Repeat exactly each line of the data provided below.

-.-.-

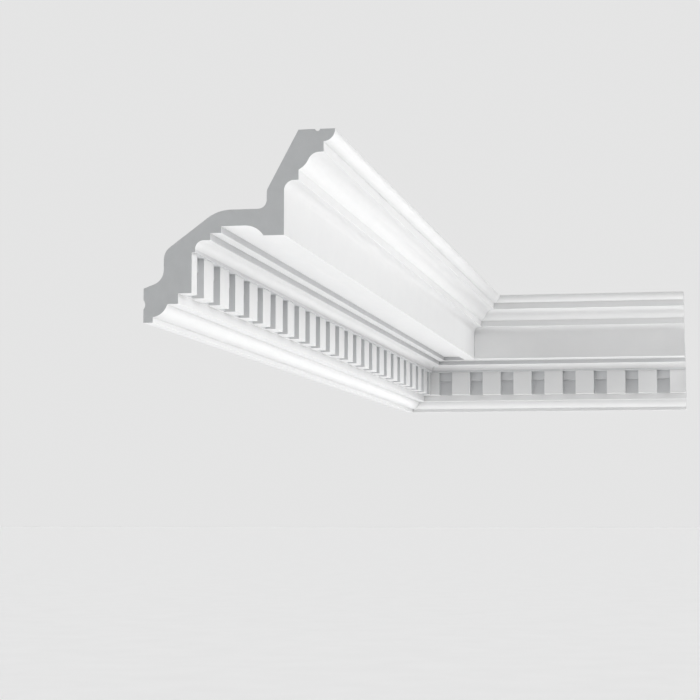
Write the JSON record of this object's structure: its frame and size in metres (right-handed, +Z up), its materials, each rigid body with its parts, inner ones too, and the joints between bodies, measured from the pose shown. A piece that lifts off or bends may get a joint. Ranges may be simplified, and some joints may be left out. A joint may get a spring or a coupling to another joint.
{
  "type": "dentil coving corner",
  "caption": "Dentil coving turning an inside corner: a long and a short mitred length with ogee crown, plain corona, coved bed, row of square dentils, hollow back and glue grooves.",
  "frame": {"origin": "on the long run's ceiling face, halfway along its wall and in the middle of the plain strip between the hollow back and the glue groove", "axes": "+X out from the left wall and along the return run, +Y towards the far wall and along the long run, +Z up at the ceiling; the ceiling plane is Z = 0, the left wall is X = -0.13195 and the far wall Y = 0.575"},
  "size_m": [0.4031, 1.15, 0.15],
  "materials": {
    "primed_foam": "factory primed, matt white"
  },
  "bodies": {
    "root": {"long_run": "primed_foam", "return_run": "primed_foam"}
  },
  "joints": []
}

-.-.-

> Full response
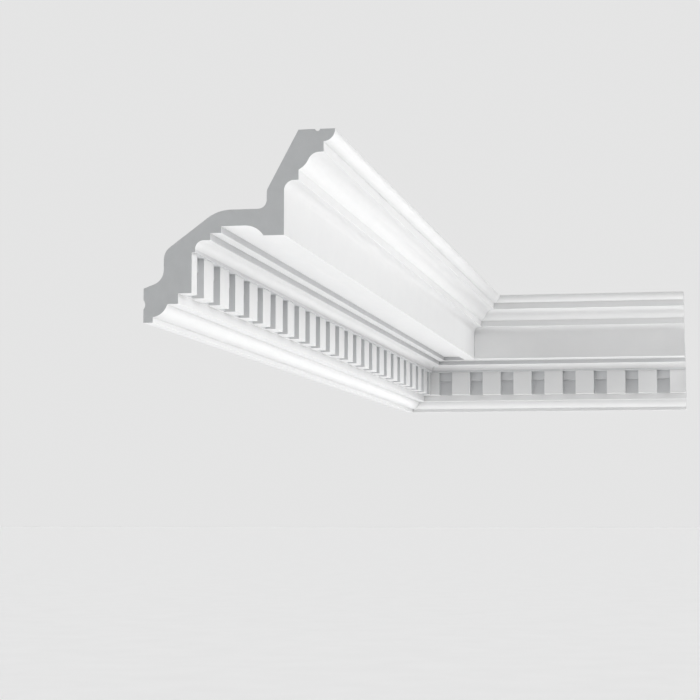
Write the JSON record of this object's structure: its frame and size in metres (right-handed, +Z up), its materials, each rigid body with its parts, inner ones too, and the joints between bodies, measured from the pose shown. A piece that lifts off or bends may get a joint. Ranges may be simplified, and some joints may be left out. A joint may get a spring or a coupling to another joint.
{
  "type": "dentil coving corner",
  "caption": "Dentil coving turning an inside corner: a long and a short mitred length with ogee crown, plain corona, coved bed, row of square dentils, hollow back and glue grooves.",
  "frame": {"origin": "on the long run's ceiling face, halfway along its wall and in the middle of the plain strip between the hollow back and the glue groove", "axes": "+X out from the left wall and along the return run, +Y towards the far wall and along the long run, +Z up at the ceiling; the ceiling plane is Z = 0, the left wall is X = -0.13195 and the far wall Y = 0.575"},
  "size_m": [0.4031, 1.15, 0.15],
  "materials": {
    "primed_foam": "factory primed, matt white"
  },
  "bodies": {
    "root": {"long_run": "primed_foam", "return_run": "primed_foam"}
  },
  "joints": []
}